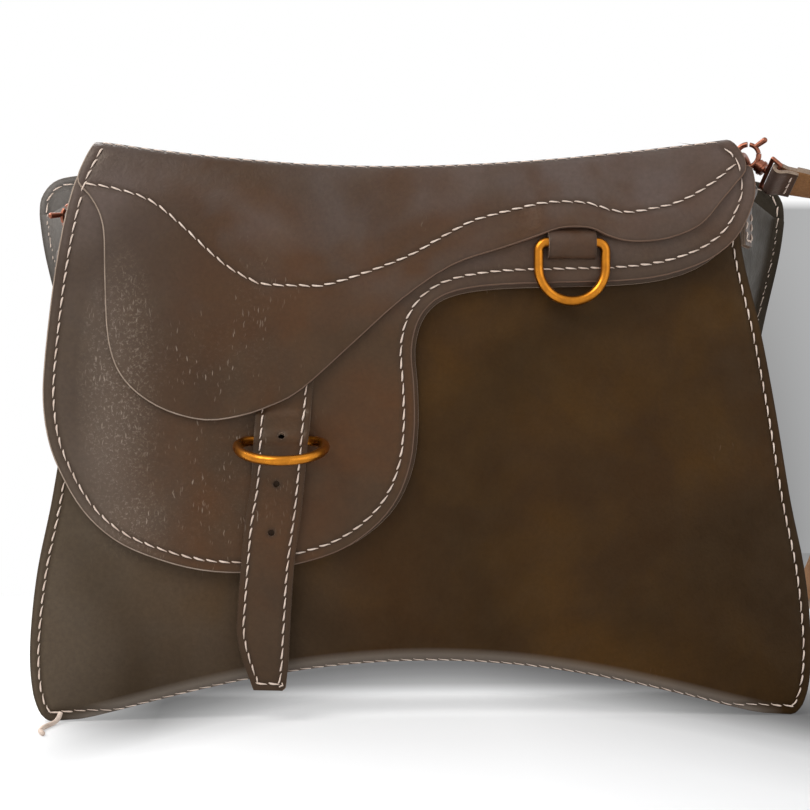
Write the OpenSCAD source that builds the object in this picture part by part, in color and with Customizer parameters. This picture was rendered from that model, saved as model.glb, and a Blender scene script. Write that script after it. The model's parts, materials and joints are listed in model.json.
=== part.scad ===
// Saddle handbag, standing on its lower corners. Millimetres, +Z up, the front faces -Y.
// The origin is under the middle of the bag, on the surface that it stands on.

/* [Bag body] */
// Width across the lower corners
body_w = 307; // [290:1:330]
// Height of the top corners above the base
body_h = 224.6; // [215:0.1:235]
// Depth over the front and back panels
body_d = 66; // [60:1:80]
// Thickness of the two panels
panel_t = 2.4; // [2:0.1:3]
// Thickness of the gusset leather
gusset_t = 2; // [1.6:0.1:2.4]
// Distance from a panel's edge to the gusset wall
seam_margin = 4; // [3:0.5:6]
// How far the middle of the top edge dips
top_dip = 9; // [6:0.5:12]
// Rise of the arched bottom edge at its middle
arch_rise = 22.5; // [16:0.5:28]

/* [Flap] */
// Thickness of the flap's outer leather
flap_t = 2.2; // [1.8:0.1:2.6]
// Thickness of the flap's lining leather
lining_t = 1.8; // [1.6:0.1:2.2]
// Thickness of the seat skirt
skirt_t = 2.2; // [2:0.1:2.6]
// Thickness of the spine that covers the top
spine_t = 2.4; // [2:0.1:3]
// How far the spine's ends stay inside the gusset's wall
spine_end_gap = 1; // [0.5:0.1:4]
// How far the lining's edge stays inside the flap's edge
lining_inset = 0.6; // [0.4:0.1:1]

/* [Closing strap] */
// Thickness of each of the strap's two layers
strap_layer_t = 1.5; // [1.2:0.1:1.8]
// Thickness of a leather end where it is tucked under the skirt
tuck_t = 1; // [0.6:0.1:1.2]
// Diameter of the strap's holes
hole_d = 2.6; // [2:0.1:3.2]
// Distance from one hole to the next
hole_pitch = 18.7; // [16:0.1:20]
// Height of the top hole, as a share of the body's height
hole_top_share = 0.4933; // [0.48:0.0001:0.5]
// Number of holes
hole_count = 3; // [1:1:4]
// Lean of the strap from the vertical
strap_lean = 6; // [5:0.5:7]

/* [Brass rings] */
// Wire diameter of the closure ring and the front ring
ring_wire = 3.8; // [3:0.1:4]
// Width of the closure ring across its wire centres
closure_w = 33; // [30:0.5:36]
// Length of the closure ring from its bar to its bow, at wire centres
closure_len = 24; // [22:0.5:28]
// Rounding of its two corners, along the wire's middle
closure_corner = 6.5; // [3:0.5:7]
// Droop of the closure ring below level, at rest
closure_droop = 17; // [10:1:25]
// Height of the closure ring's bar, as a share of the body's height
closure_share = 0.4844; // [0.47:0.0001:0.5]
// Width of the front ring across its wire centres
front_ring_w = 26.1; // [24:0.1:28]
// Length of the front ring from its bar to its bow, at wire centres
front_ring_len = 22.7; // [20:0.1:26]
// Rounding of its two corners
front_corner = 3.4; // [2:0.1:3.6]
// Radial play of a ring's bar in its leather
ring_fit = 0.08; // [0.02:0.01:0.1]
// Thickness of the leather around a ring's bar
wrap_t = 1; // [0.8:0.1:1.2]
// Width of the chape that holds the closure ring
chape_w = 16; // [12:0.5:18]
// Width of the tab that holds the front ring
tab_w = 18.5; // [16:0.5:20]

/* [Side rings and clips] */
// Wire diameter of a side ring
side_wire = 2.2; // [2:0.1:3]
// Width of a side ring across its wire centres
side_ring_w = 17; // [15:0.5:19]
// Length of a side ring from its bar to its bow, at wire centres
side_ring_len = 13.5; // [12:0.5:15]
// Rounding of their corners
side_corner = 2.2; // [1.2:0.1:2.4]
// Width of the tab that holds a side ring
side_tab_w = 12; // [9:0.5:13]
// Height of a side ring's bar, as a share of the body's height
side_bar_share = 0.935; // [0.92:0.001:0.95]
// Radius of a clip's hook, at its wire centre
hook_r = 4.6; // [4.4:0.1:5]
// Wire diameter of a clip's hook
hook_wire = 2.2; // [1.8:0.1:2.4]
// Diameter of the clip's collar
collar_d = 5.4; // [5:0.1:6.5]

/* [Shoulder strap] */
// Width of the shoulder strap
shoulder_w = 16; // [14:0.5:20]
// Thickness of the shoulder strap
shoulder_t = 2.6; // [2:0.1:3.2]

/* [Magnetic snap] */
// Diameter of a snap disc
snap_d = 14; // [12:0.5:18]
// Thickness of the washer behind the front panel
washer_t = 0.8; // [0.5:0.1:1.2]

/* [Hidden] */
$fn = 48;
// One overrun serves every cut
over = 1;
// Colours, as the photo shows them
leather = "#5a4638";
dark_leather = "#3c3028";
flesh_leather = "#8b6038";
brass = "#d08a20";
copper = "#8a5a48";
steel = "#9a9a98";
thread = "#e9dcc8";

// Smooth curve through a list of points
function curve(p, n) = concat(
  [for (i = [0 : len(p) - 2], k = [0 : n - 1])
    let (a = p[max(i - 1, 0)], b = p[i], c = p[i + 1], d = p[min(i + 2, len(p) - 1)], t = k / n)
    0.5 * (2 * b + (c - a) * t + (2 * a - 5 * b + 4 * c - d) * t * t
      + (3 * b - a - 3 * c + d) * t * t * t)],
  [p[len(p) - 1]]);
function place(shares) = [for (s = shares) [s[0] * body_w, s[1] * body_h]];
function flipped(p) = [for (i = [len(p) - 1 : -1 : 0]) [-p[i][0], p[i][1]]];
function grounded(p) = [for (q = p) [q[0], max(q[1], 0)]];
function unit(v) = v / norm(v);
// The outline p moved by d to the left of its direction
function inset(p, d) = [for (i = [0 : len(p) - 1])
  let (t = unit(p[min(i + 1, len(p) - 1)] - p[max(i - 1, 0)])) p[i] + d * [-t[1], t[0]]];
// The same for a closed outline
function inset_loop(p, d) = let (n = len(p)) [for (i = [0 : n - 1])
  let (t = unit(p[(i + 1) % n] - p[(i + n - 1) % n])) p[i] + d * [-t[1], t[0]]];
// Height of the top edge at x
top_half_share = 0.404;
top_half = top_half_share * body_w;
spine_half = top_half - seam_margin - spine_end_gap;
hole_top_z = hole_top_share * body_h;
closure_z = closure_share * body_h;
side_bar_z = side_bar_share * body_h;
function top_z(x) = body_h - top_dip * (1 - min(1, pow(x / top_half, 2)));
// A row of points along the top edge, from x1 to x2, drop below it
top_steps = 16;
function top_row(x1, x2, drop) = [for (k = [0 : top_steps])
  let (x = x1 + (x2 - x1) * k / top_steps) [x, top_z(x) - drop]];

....

§ THE PROBLEM: Set down, exactly as written, each line of the data from its opening line through the one containing "it stands on.". Output nothing more.

§ OUTPUT BELOW:
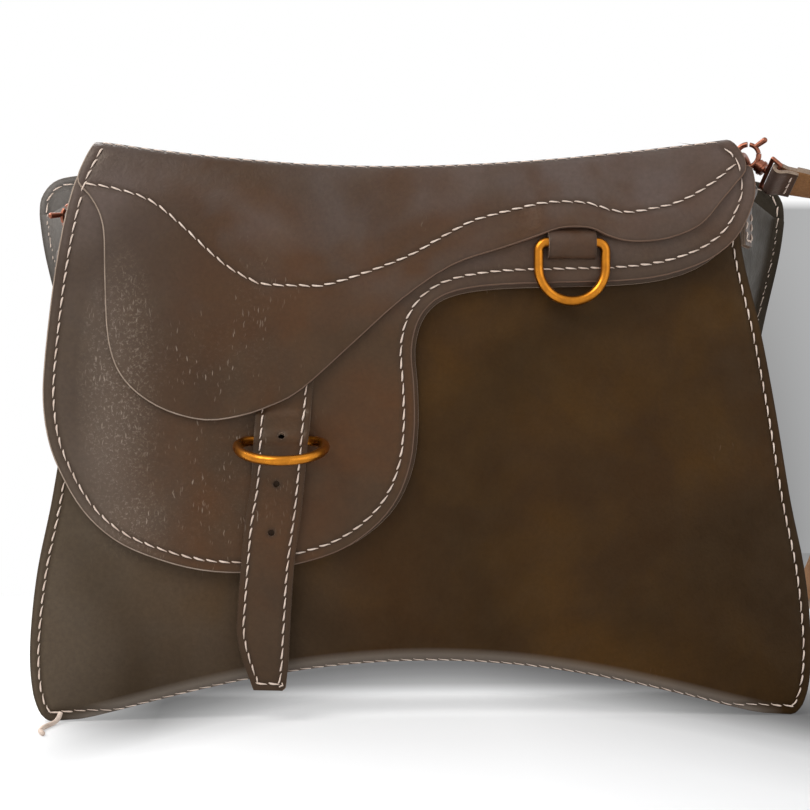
Write the OpenSCAD source that builds the object in this picture part by part, in color and with Customizer parameters. This picture was rendered from that model, saved as model.glb, and a Blender scene script. Write that script after it. The model's parts, materials and joints are listed in model.json.
=== part.scad ===
// Saddle handbag, standing on its lower corners. Millimetres, +Z up, the front faces -Y.
// The origin is under the middle of the bag, on the surface that it stands on.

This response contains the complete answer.